Fine-tuning related (Catastrophic forgetting due to continual instruction fine-tuning)
Catastrophic forgetting occurs when a model loses its ability to retain previously learned tasks (or factual information) after being trained on new ones. In language models, this can occur due to continual instruction tuning. This tendency may become more pronounced as the model’s size increases [127].
ENTITY
3 - Other
INTENT
2 - Unintentional
TIMING
2 - Post-deployment
Risk ID
mit1108
Domain lineage
7. AI System Safety, Failures, & Limitations
7.3 > Lack of capability or robustness
Mitigation strategy
1. Implement Rehearsal Strategies Incorporate a small, strategically selected buffer of data from prior tasks into the fine-tuning process.

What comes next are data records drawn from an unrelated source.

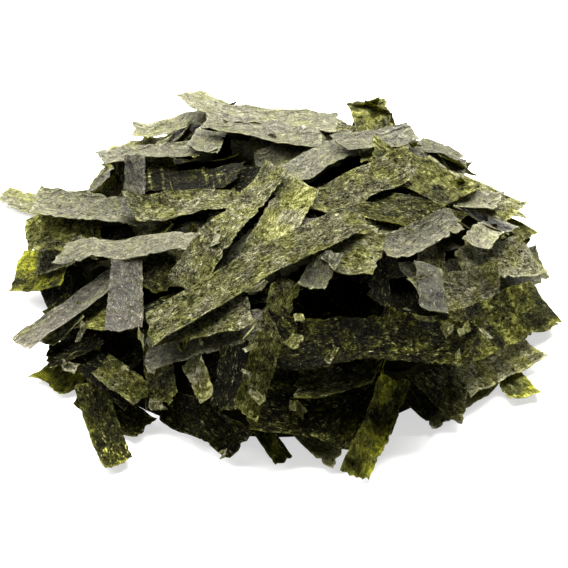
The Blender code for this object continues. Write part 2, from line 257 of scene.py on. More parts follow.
# Gaps that show dark between the strips, and the room for those laid at the back.
HOLLOWS = [
    Hollow(-8, 42, 24, 5),
    Hollow(16, -38, 9, 9),
    Hollow(44, -20, 8, 7),
    Hollow(-27, 18, 7, 6),
    Hollow(-27, -17, 7, 6),
    Hollow(5, 23, 6, 6),
    Hollow(21, 20, 6, 6),
    Hollow(14, 0, 7, 6),
    Hollow(-24, -50, 10, 7),
    Hollow(-48, -28, 13, 8),
    Hollow(31, -49, 12, 7),
]

# Strips whose place shows, from the first laid to the last: those on the floor round the
# rim, then those on the flanks, then those on top. Stiff ones stay straight, a level of 1
# keeps a strip from tilting sideways, and a level of 2 from tilting at all.
RIM = [
    Laid(-72, 34, -25, 28, 8, look=GREY),
    Laid(-66, -3, -25, 20, 13, look=PAINTED_GLOW),
    Laid(-56, -38, 35, 18, 12, look=PAINTED_GLOW),
    Laid(-43, -52, -36, 22, 9, look=PAINTED_SHADE),
    Laid(-45, -58, -70, 27, 8, look=DARK),
    Laid(-20, -60, -34, 24, 8, look=PAINTED_SHADE),
    Laid(-4, -65, -40, 13, 6, look=DARK),
    Laid(7, -63, -40, 20, 8, look=GREY),
    Laid(58, -38, -66, 20, 8, look=BROAD),
    Laid(64, -20, 30, 18, 9, look=MOSS),
    Laid(44, -48, 40, 20, 7, look=GREY),
    Laid(55, -37, 36, 26, 10, look=GREEN),
    Laid(63, 10, 64, 24, 8, look=DARK),
    Laid(44, 39, 20, 22, 8, look=GREEN),
    Laid(38, 48, 5, 20, 8, look=GREY),
    Laid(58, 24, -40, 30, 12, look=MOSS),
    Laid(-52, 28, 20, 30, 10, look=GREEN),
    Laid(-46, 40, -30, 24, 9, look=GREEN),
]
FLANK = [
    Laid(-46, -44, -44, 22, 8, look=PAINTED_SHADE),
    Laid(-54, -35, 15, 16, 8, look=PAINTED_SHADE),
    Laid(-41, -48, -42, 14, 7, look=MOSS),
    Laid(-50, -28, -32, 18, 9, look=BROAD),
    Laid(-21, -52, -68, 14, 5, look=PALE),
    Laid(1, -60, 3, 22, 13, look=DARK),
    Laid(18, -60, 50, 22, 10, look=DARK),
    Laid(31, -48, -27, 22, 12, look=PAINTED_SHADE),
    Laid(23, -62, 65, 28, 8, look=PAINTED_GLOW),
    Laid(37, -47, -28, 24, 12, look=SHINY),
    Laid(14, -53, 12, 22, 8, look=MOSS),
    Laid(17, -47, 2, 44, 10, look=DARK),
    Laid(-58, -29, 28, 13, 9, look=MOSS),
    Laid(-56, -25, 33, 31, 9, 0.15, look=LILAC),
    Laid(-60, 1, -20, 22, 12, look=BROAD),
    Laid(-49, 38, -60, 12, 6, 0.3, 1, look=PAINTED_GLOW),
    Laid(-53, 7, -18, 33, 10, 0.3, look=GREY),
    Laid(58, -6, 38, 28, 11, look=CHALK),
    Laid(50, 2, 5, 18, 8, look=MOSS),
    Laid(57, 3, 62, 27, 7, look=PAINTED_HIGHLIGHT),
    Laid(43, 31, 8, 20, 8, 0.3, 1, look=GREY),
    Laid(51, 16, -20, 30, 13, 0.03, 1, look=PALE),
    Laid(54, 12, 5, 13, 7, look=PAINTED_HIGHLIGHT),
]
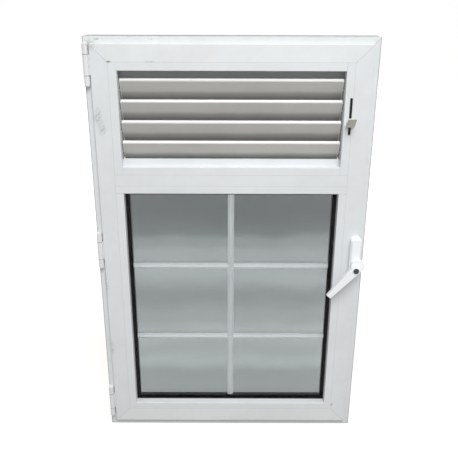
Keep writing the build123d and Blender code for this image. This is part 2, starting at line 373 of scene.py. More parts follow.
def dress(piece, material, body="window"):
    """Gives a piece its material and the body it moves with."""
    piece.data.materials.clear()
    piece.data.materials.append(material)
    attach(piece, body)
    return piece


# Material groups


def new_group(name, inputs, outputs):
    """Node group with a place and named numbers going in and named values coming out.

    Returns the group, the sockets it starts from and the sockets it ends in.
    """
    group = bpy.data.node_groups.new(name, "ShaderNodeTree")
    group.interface.new_socket(name="Place", in_out="INPUT", socket_type="NodeSocketVector")
    for label, value in inputs.items():
        socket = group.interface.new_socket(name=label, in_out="INPUT", socket_type="NodeSocketFloat")
        socket.default_value = value
    for label in outputs:
        group.interface.new_socket(name=label, in_out="OUTPUT", socket_type="NodeSocketFloat")
    return group, group.nodes.new("NodeGroupInput").outputs, group.nodes.new("NodeGroupOutput").inputs


def add_node(tree, kind, values=None, **settings):
    node = tree.nodes.new(kind)
    for key, value in settings.items():
        setattr(node, key, value)
    for key, value in (values or {}).items():
        node.inputs[key].default_value = value
    return node


def calc(tree, operation, first, second=None, clamp=False):
    """Math node on sockets or plain numbers. Returns its output."""
    node = tree.nodes.new("ShaderNodeMath")
    node.operation = operation
    node.use_clamp = clamp
    for index, value in enumerate((first, second)):
        if value is None:
            continue
        if isinstance(value, (int, float)):
            node.inputs[index].default_value = value
        else:
            tree.links.new(value, node.inputs[index])
    return node.outputs[0]


def times(tree, first, second, clamp=False):
    return calc(tree, "MULTIPLY", first, second, clamp)


def plus(tree, first, second, clamp=False):
    return calc(tree, "ADD", first, second, clamp)


def minus(tree, first, second, clamp=False):
    return calc(tree, "SUBTRACT", first, second, clamp)


def larger(tree, first, second):
    return calc(tree, "MAXIMUM", first, second)


def ramp(tree, source, stops):
    """Eased ramp over stops of place and value."""
    node = tree.nodes.new("ShaderNodeValToRGB")
    node.color_ramp.interpolation = "EASE"
    points = node.color_ramp.elements
    while len(points) < len(stops):
        points.new(0.5)
    for point, (place, value) in zip(points, stops):
        point.position = place
        point.color = (value, value, value, 1)
    tree.links.new(source, node.inputs[0])
    return node.outputs["Color"]


def noise(tree, place, scale, detail=2.0, roughness=0.5):
    node = add_node(tree, "ShaderNodeTexNoise", {"Scale": scale, "Detail": detail, "Roughness": roughness})
    tree.links.new(place, node.inputs["Vector"])
    return node.outputs["Fac"]


def stretch(tree, place, scale, turn=(0, 0, 0)):
    node = add_node(tree, "ShaderNodeMapping", {"Scale": scale, "Rotation": turn})
    tree.links.new(place, node.inputs["Vector"])
    return node.outputs["Vector"]


def mix_colour(tree, amount, first, second):
    node = tree.nodes.new("ShaderNodeMix")
    node.data_type = "RGBA"
    for value, socket in ((amount, node.inputs[0]), (first, node.inputs[6]), (second, node.inputs[7])):
        if isinstance(value, bpy.types.NodeSocket):
            tree.links.new(value, socket)
        else:
            socket.default_value = value
    return node.outputs[2]


def object_place(tree):
    return add_node(tree, "ShaderNodeTexCoord").outputs["Object"]


def split_place(tree, place):
    """Outputs X, Y and Z of a place or direction."""
    node = add_node(tree, "ShaderNodeSeparateXYZ")
    tree.links.new(place, node.inputs[0])
    return node.outputs


def map_range(tree, value, low, high, start=0.0, stop=1.0):
    """Value carried from one range to another."""
    node = add_node(tree, "ShaderNodeMapRange", {
        "From Min": low, "From Max": high, "To Min": start, "To Max": stop})
    tree.links.new(value, node.inputs["Value"])
    return node.outputs["Result"]


def seen_rays(tree):
    """1 for rays from the camera, also after a mirror or a pane, and 0 for rays that light a surface."""
    path = tree.nodes.new("ShaderNodeLightPath").outputs
    direct = larger(tree, path["Is Camera Ray"], path["Is Glossy Ray"])
    return larger(tree, direct, path["Is Transmission Ray"])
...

This experience replay (real or synthetically generated) is essential for reinforcing previously acquired knowledge alongside the new task learning, mitigating the destructive weight drift towards the new data distribution. 2. Utilize Parameter-Efficient Continual Fine-Tuning (PECFT) Architectures Employ techniques such as Low-Rank Adaptation (LoRA) or adapters to isolate and constrain parameter updates to a small, task-specific subset of the model. This structural constraint minimizes destructive interference with the foundational knowledge stored in the frozen majority of the pre-trained weights. 3. Apply Regularization-based Weight Protection Integrate regularization methods, such as Elastic Weight Consolidation (EWC), into the loss function during fine-tuning. These techniques dynamically identify and penalize substantial changes to model weights deemed critical for the performance of previous tasks, thereby preserving historical capabilities while accommodating new learning.